I print the dimension of these vector, it seems that the saved "ret_input_embeddings.weight" is [1,4096] dim instead of [4096].

To tackle this, I change the code in

fromage/fromage/models.py

Line 679 in 92c6d6f

    
           model.model.input_embeddings.weight[model.model.retrieval_token_idx, :].copy_(checkpoint['state_dict']['ret_input_embeddings.weight'].cpu().detach())

to the code below (add a squeeze)

model.model.input_embeddings.weight[model.model.retrieval_token_idx, :].copy_(checkpoint['state_dict']['ret_input_embeddings.weight'].squeeze(0).cpu().detach())
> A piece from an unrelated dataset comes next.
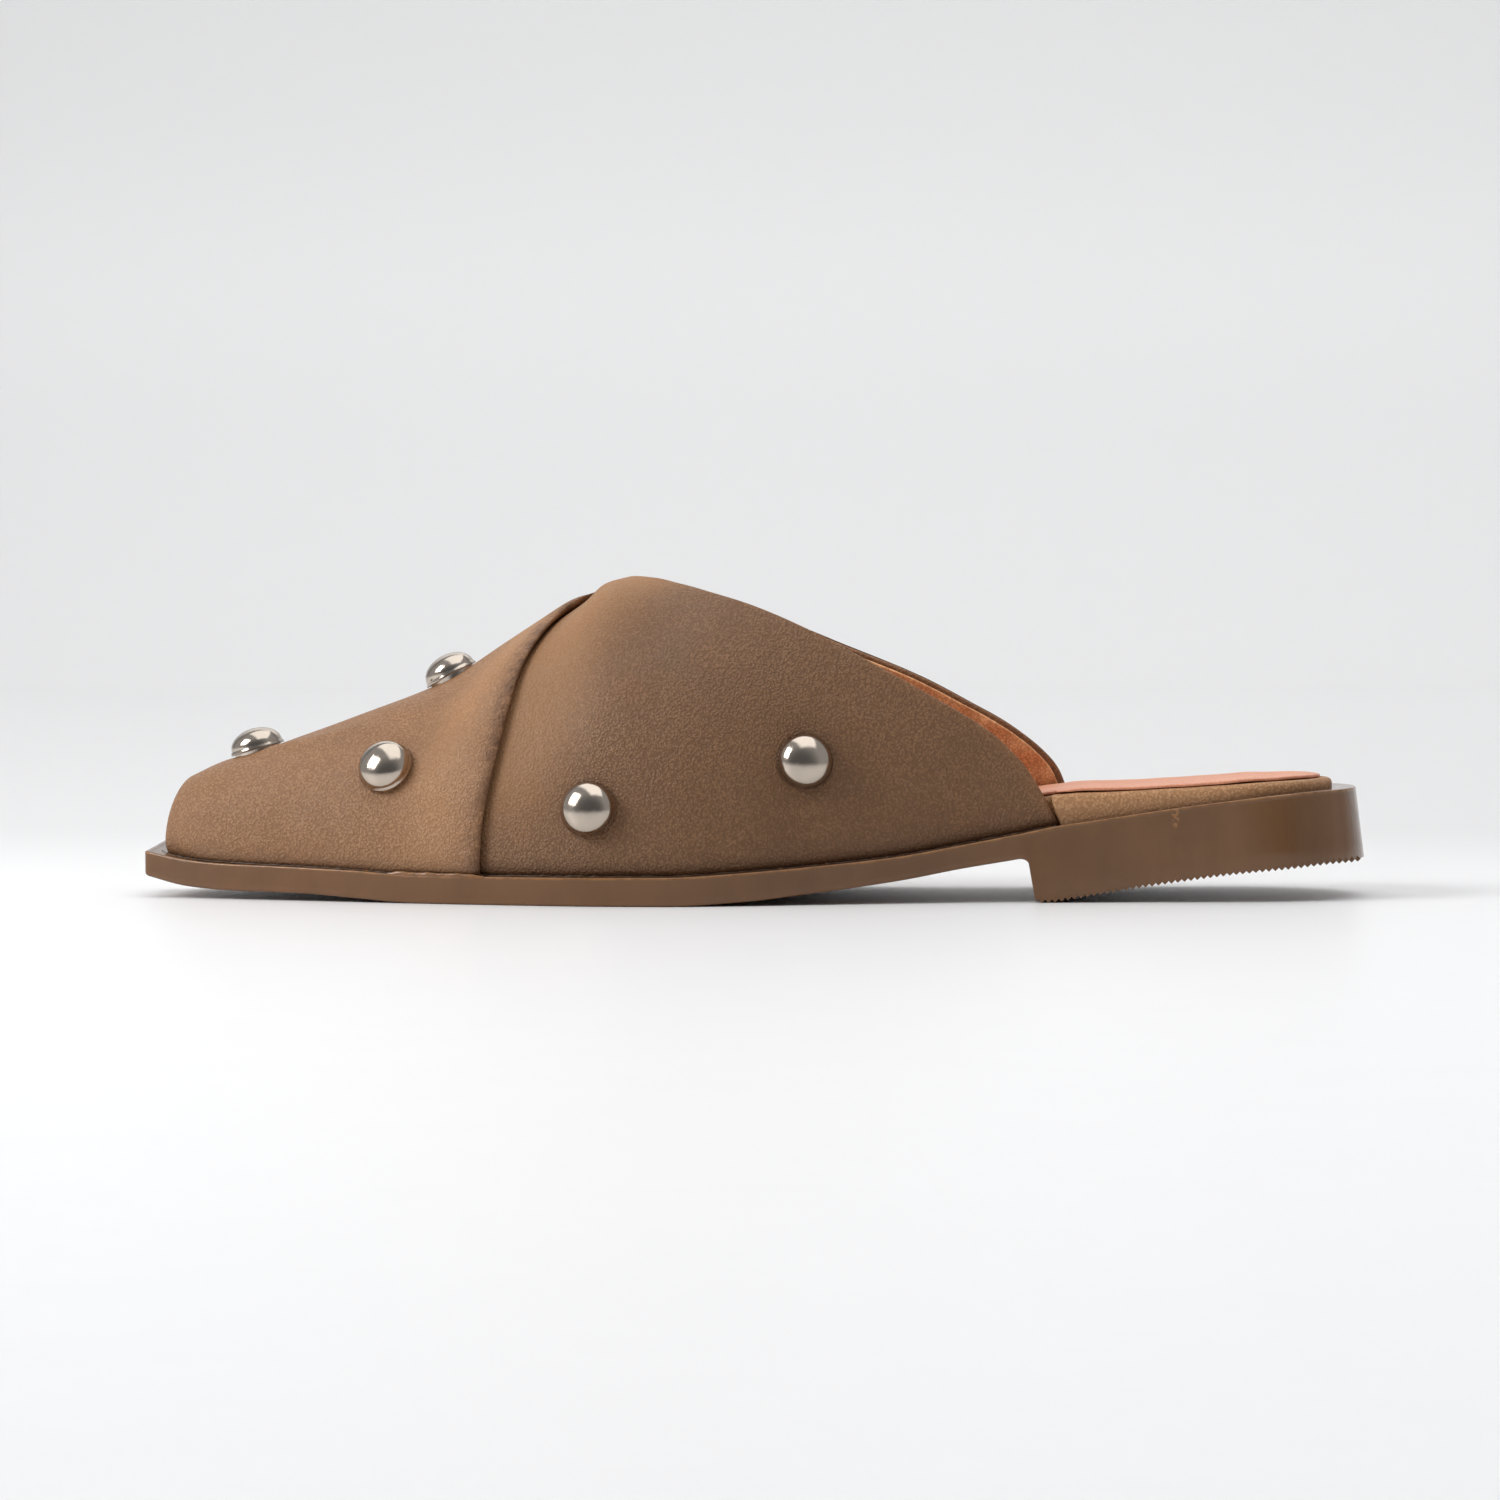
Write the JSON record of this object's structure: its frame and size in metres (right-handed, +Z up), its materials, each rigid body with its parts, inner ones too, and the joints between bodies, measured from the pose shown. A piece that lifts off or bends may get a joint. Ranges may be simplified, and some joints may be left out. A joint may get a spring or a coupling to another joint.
{
  "type": "mule shoe",
  "caption": "Left low-heeled mule with a snipped toe, an open back, a panel wrapped over the outer quarter and domed studs.",
  "frame": {"origin": "middle of the shoe's box, on the floor under it", "axes": "+X from the toe to the heel along the sole, +Y to the inner side of the foot, +Z up"},
  "size_m": [0.27, 0.0894, 0.0696],
  "materials": {
    "sole": "moulded brown sole with a soft gloss",
    "footbed": "taupe leather wrapped over the board",
    "sock": "smooth pinkish tan lining leather",
    "quarter_leather": "fine grained brown leather",
    "wrap_leather": "fine grained brown leather",
    "stud": "polished domed metal"
  },
  "bodies": {
    "root": {"outsole": "sole", "footbed": "footbed", "sock": "sock", "upper": "quarter_leather", "wrap_panel": "wrap_leather", "stud_toe_ridge": "stud", "stud_vamp_ridge": "stud", "stud_vamp_outer": "stud", "stud_ball_outer": "stud", "stud_waist_outer": "stud", "stud_vamp_inner": "stud", "stud_ball_inner": "stud", "stud_waist_inner": "stud"}
  },
  "joints": []
}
I evaluate on IT2T and get reasonable results, however, while I test on T2I settings, the results are even worst than random guessing.
top-k, k=1, acc=0.00000 top-k, k=5, acc=0.00097 top-k, k=10, acc=0.00242

Could you help me with this? Thank you so much!

Hi,

That's strange! It seems to suggest that the rest of the model is loaded correctly, except for the ret_embeddings weight (since this computes the text embeddings used in retrieval). Could you help to check two things?

If you load the pretrained model in this repo for running VisDial evals, does the number look reasonable?
If you use the saved checkpoint without pruning, does it work? You can probably do this by commenting out the following two lines:

fromage/fromage/models.py

Lines 678 to 679 in 92c6d6f

    
           with torch.no_grad(): 
        
               model.model.input_embeddings.weight[model.model.retrieval_token_idx, :].copy_(checkpoint['state_dict']['ret_input_embeddings.weight'].cpu().detach())

I find several difference between the model.args in my runs log and the one in /fromage_model directory, don't know whether this effect the weight loading for [RET] token. If so, is there any way I can fix it?

Hi,

That's strange! It seems to suggest that the rest of the model is loaded correctly, except for the ret_embeddings weight (since this computes the text embeddings used in retrieval). Could you help to check two things?

If you load the pretrained model in this repo for running VisDial evals, does the number look reasonable?

If you use the saved checkpoint without pruning, does it work? You can probably do this by commenting out the following two lines:

fromage/fromage/models.py

Lines 678 to 679 in 92c6d6f

with torch.no_grad():

model.model.input_embeddings.weight[model.model.retrieval_token_idx, :].copy_(checkpoint['state_dict']['ret_input_embeddings.weight'].cpu().detach())

Thank you for the reply.

For 1, yes, I can reproduce reasonable results using the pretrained model.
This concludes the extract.